Saying it was the only way to keep USCIRF alive and get a yes vote in the Senate, House representatives passed a measure that would whack USCIRF’s budget from more than $4 million a year to $3 million and cut the number of commissioners from nine to five. In clear recognition of the complaints about accountability, the bill that passed called for a comptroller general assessment and clarified that USCIRF employees are protected by all employment discrimination laws.
U.S. Rep. Frank Wolf, R-Va., a creator of the original 1998 International Religious Freedom Act, testifying last week, slammed Washington as being tone-deaf to the entire issue:
“ …Sadly, the constituency for human rights and religious freedom issues is growing smaller and smaller in Washington and in this Congress. These issues have become second-class citizens in this Congress and in this town. There are no big law firms downtown. They’re representing the Saudis. They’re representing the Chinese. They’re representing filth and garbage in certain cases, but no one represents human rights and religious freedom. So there are all the Members who have agonized and pushed and pulled and want to kill this.”
It’s not clear what happens now.
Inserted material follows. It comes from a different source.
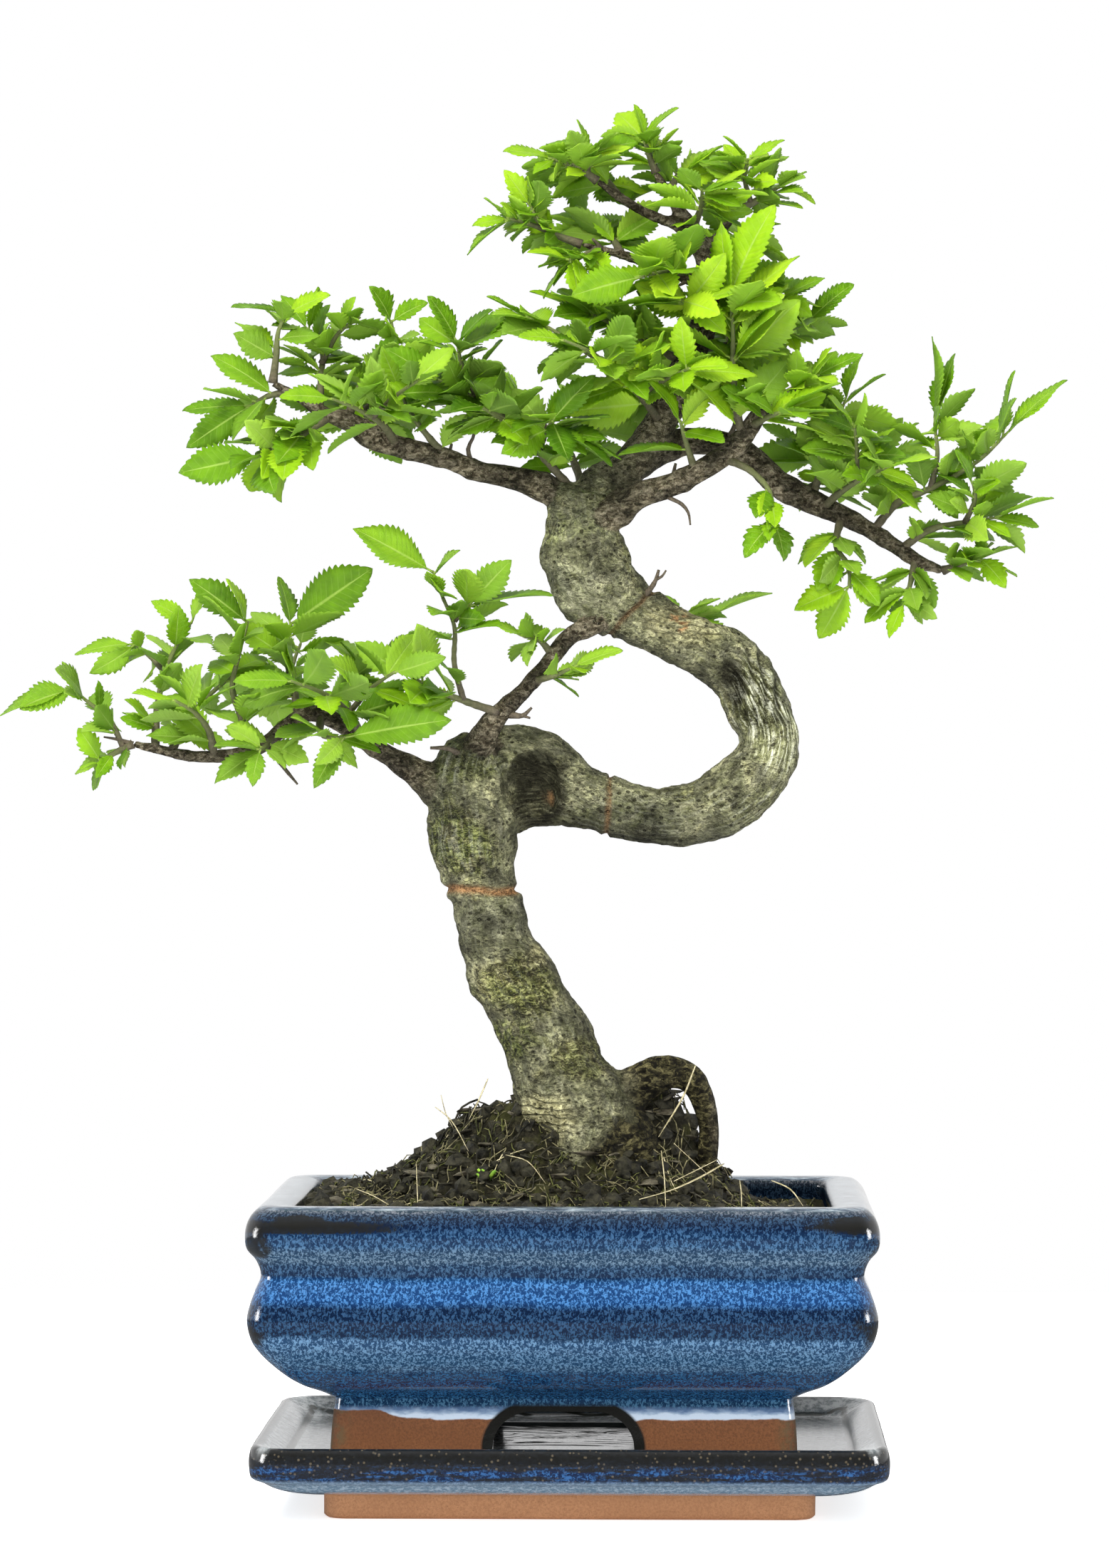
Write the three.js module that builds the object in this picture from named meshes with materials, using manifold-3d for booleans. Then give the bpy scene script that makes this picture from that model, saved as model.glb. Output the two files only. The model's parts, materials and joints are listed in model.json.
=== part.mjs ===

I haven’t been able to get a clear answer from folks on the Senate side, but Congress is out next week and the commission is set to sunset on Sept. 30, which means a vote is needed in the next two days. Some folks tell me it could be squeaked in through some Senate procedure next week or even as late as the fall, but that would go outside the regular schedule.
My sources say the White House has not lobbied on this issue, as they have been busy focusing on their own, expanded religious freedom efforts, including a few new working groups and a new ambassador-at-large for international religious freedom. Some conservatives believe Democrats would like to see the commission vanish because of its reputation as too-focused on Christian victims. But the partisan lines aren’t clear here. All the 21 House members who voted against reauthorizing the commission last week were Republicans, and the primary calls for reform in the Senate were also from the GOP.